No Blacks allowed: Miami apartment sued for discrimination

Erick Johnson | 5/29/2014, 9 a.m.
When Lakeisha Wright inquired about a unit at Elite Riverview Apartments in Miami, she was told that there were none ...
HOPE Fair Housing filed a discrimination suit against Elite Riverview Apartments claiming Blacks were treated unfairly and denied tours to view units.

When Lakeisha Wright inquired about a unit at Elite Riverview Apartments in Miami, she was told that there were none available. With video and audio surveillance cameras rolling, she knocked several times on the manager’s office door without receiving a response until she called.

Less than two hours later, Laura Morales, a Latino applicant was politely greeted in the parking lot and not only was told that there was an apartment available, but was shown a penthouse unit. She was told the monthly rent would be $1,325. After saying she couldn’t afford that amount, the manager told her he would try to lower the price with the approval of his supervisor.

Those are some of the details of a new discrimination lawsuit filed by Housing Opportunities Project for Excellence (HOPE) and three Blacks against Elite Riverview Apartments, a nine-story, peach-colored 70 unit complex near the Miami River at 1750 NW 27th Avenue. The complaint, filed last week in the United States Southern District of Florida, alleges the complex discriminated against three Black applicants.

The plaintiffs are represented by Randall Berg Jr. and Dante Trevisani, civil rights attorneys at the Florida Justice Institute in Miami.


In the suit, HOPE alleged Elite committed civil rights violations of the Fair Housing Act of 1965 and the Civil Rights Act of 1866. In addition to attorney and court fees, the suit is asking that Elite pay punitive and compensatory damages to HOPE and Black plaintiffs. HOPE is also asking the federal courts to issue an injunction to end Elite’s alleged discriminatory practices. The non-profit organization is also demanding the case be tried by a jury, according to the suit.

“It was proven that discrimination was used to discourage Blacks from renting these units,” said Keenya Robertson, president and chief executive officer for HOPE. “This just shows that discrimination is still alive and well today.”

Founded in 1988, HOPE conducts routine testing known as audit checks to detect housing discrimination in Miami-Dade and Broward. Its programs are designed to eliminate discrimination based on race, religion, color, national origin, and sex. There are two other HOPE agencies in Florida. Since its inception, it has achieved settlement funds for victims of housing discrimination cases in excess of $8.5 million.
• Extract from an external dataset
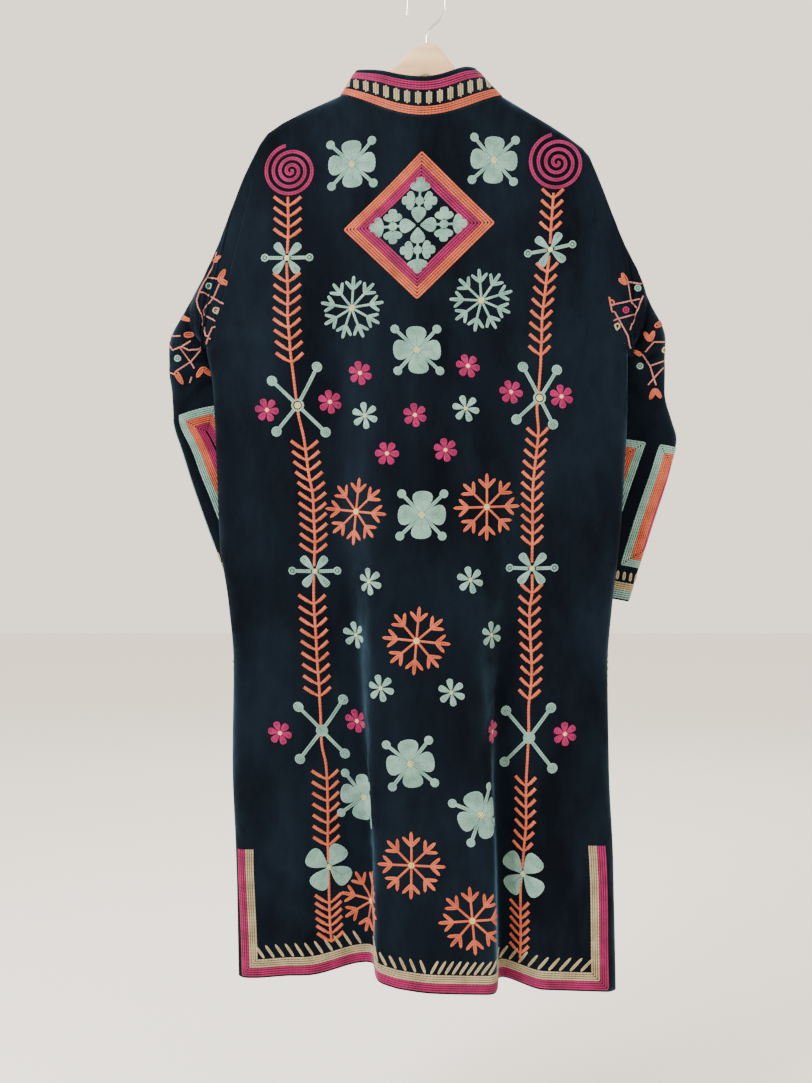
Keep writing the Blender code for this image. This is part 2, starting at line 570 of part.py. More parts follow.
def neckband_points(steps):
    """The neckband's middle layer: a column for each place round the neck seam."""
    top = np.array([0.0, ROLL_PART / 2])
    columns, first, last = back_columns()
    back = back_points(columns, top)[0, first:last + 1]
    fronts = []
    for side in (-1, 1):
        places, neck = front_columns(side)
        fronts.append(front_points(side, places, top)[0, neck + 1:])
    base = np.concatenate([fronts[0][::-1], back, fronts[1]])
    length = np.concatenate([[0], np.cumsum(np.linalg.norm(np.diff(base, axis=0), axis=1))])
    corners = [len(fronts[0]), len(fronts[0]) + last - first]
    part = np.interp(length, [0, length[corners[0]], length[corners[1]], length[-1]],
                     [0, *NECK_CORNERS, 1])
    keys = column(NECKBAND, "part")
    lean = smooth(keys, column(NECKBAND, "lean_x"), part)
    height = smooth(keys, column(NECKBAND, "height"), part)
    up = np.stack([lean, 0 * lean, np.sqrt(1 - lean ** 2)], axis=-1)
    above = sum(np.exp(-((part - corner) / 0.03) ** 2) for corner in NECK_CORNERS)
    lift = SEAM_GAP + WALL * 0.75 * above
    rise = np.linspace(0, 1, steps + 1)[:, None, None]
    return base[None] + up[None] * (lift[None, :, None] + rise * height[None, :, None])


def add_hanger(finish):
    """The shaped wooden hanger: oval sections along its arms and its middle hump."""
    left, right = HANGER_ENDS
    inner_left, inner_right = HANGER_MIDDLE[0].x, HANGER_MIDDLE[-1].x
    ends = HANGER_ROUND * (1 - np.cos(np.pi / 2 * np.linspace(0.12, 1, 5)))
    x = np.concatenate([
        left + ends, np.linspace(left + HANGER_ROUND, inner_left, HANGER_ARM_STEPS)[1:-1],
        np.linspace(inner_left, inner_right, HANGER_MIDDLE_STEPS),
        np.linspace(inner_right, right - HANGER_ROUND, HANGER_ARM_STEPS)[1:-1],
        right - ends[::-1]])
    middle = column(HANGER_MIDDLE, "x")
    on_arm = (x < inner_left) | (x > inner_right)
    arm_top = shoulder_height(x) - HANGER_CLEAR
    top = np.where(on_arm, arm_top, smooth(middle, column(HANGER_MIDDLE, "top"), x))
    bottom = np.where(on_arm, arm_top - ARM_HEIGHT,
                      smooth(middle, column(HANGER_MIDDLE, "bottom"), x))
    to_end = np.clip(np.minimum(x - left, right - x) / HANGER_ROUND, 0, 1)
    slim = np.sqrt(np.clip(1 - (1 - to_end) ** 2, 0, 1))
    turn = np.linspace(0, 2 * np.pi, HANGER_SIDES + 1)[:-1]
    oval_y = np.sign(np.cos(turn)) * np.abs(np.cos(turn)) ** OVAL_POWER
    oval_z = np.sign(np.sin(turn)) * np.abs(np.sin(turn)) ** OVAL_POWER
    half = (top - bottom) / 2 * slim
    thin = ARM_THICKNESS / 2 * (0.4 + 0.6 * slim)
    points = np.stack([np.repeat(x[:, None], HANGER_SIDES, axis=1), thin[:, None] * oval_y[None],
                       ((top + bottom) / 2)[:, None] + half[:, None] * oval_z[None]], axis=-1)
    return add_tube("hanger", points, finish)


def add_hook(finish):
    """The steel wire hook: stem, round bend and tip, in the hanger's plane."""
    stem = np.array(HOOK_STEM)
    bend = np.radians(np.linspace(0, 180, 15))
    centre = -(HOOK_RADIUS - WIRE_RADIUS)
    arc = np.stack([HOOK_RADIUS * np.cos(bend), centre + HOOK_RADIUS * np.sin(bend)], axis=1)
    path = np.concatenate([stem, arc, np.array(HOOK_TIP)])
    along = np.gradient(path, axis=0)
    along[0] = (0, 1)
    along /= np.linalg.norm(along, axis=1, keepdims=True)
    turn = np.linspace(0, 2 * np.pi, 9)[:-1]
    side = WIRE_RADIUS * np.cos(turn)
    x = path[:, :1] - along[:, 1:] * side[None]
    z = path[:, 1:] + along[:, :1] * side[None]
    y = np.broadcast_to(WIRE_RADIUS * np.sin(turn), x.shape)
    return add_tube("hook", np.stack([x, y, z], axis=-1), finish)


def add_tube(name, points, finish):
    """A solid bar through a row of rings, with flat ends."""
    rows, around = points.shape[:2]
    index = np.arange(rows * around).reshape(rows, around)
    ahead = np.roll(index, -1, axis=1)
    sides = np.stack([index[:-1], ahead[:-1], ahead[1:], index[1:]], axis=-1).reshape(-1, 4)
    faces = [tuple(face) for face in sides.tolist()]
    faces += [tuple(index[0][::-1].tolist()), tuple(index[-1].tolist())]
    return add_object(name, points.reshape(-1, 3), faces, finish)


def build():
    """Clear the scene and make the robe, its hanger and the hook."""
    for item in list(bpy.data.objects):
        bpy.data.objects.remove(item, do_unlink=True)
    velvet = material("velvet", (0.008, 0.012, 0.022), 0.8)
    wood = material("wood", (0.62, 0.42, 0.24), 0.45)
    steel = material("steel", (0.75, 0.75, 0.76), 0.2, metallic=1.0)
    rows = body_rows()
    columns, first, last = back_columns()
    back = back_points(columns, rows)
    shoulders = np.r_[0:first + 1, last:len(columns)]
    add_object("back", *wall(back, panel_normals(back, rows, (0, -1), shoulders)), velvet)
    for side, name in ((-1, "left"), (1, "right")):
        columns, neck = front_columns(side)
        front = front_points(side, columns, rows)
        normal = panel_normals(front, rows, (0,), np.arange(neck + 1))
        add_object(f"front_{name}", *wall(front, normal), velvet)
        points, normal = sleeve_points(side, np.linspace(0, 1, SLEEVE_STEPS + 1), armhole_parts())
        add_object(f"sleeve_{name}", *wall(points, normal, around=True), velvet)
    band = neckband_points(BAND_STEPS)
    add_object("collar", *wall(band, normals(band)), velvet)
    add_hanger(wood)
    add_hook(steel)


build()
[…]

In 2013, an apartment owner paid an undisclosed amount as part of a settlement after HOPE filed a similar lawsuit alleging racial discrimination against Black applicants at a complex near Little Haiti.


In this latest case, HOPE filed the lawsuit after Elite failed its audit checks, which began on February 28. On that date, Zipporah Hayes, a Black female tester inquired about a two-bed room apartment before being told there were none available by a manager, Roberto “Doe”. Hayes was told to call back around March 15 to see if any units would be available, according to the lawsuit.

It would be a different story nearly three hours later. That’s when Alexandra Del Rosario, a Latino tester for HOPE, was shown a $1,325 a-month apartment by Roberto “Doe”. She was allowed through the property gates, where she met “Doe”. Ms. Del Rosario asked when she would be able to move in if approved, and “Doe” told her that she could move in anytime, and if she wanted the apartment in move-in condition, it could be ready around March 10th.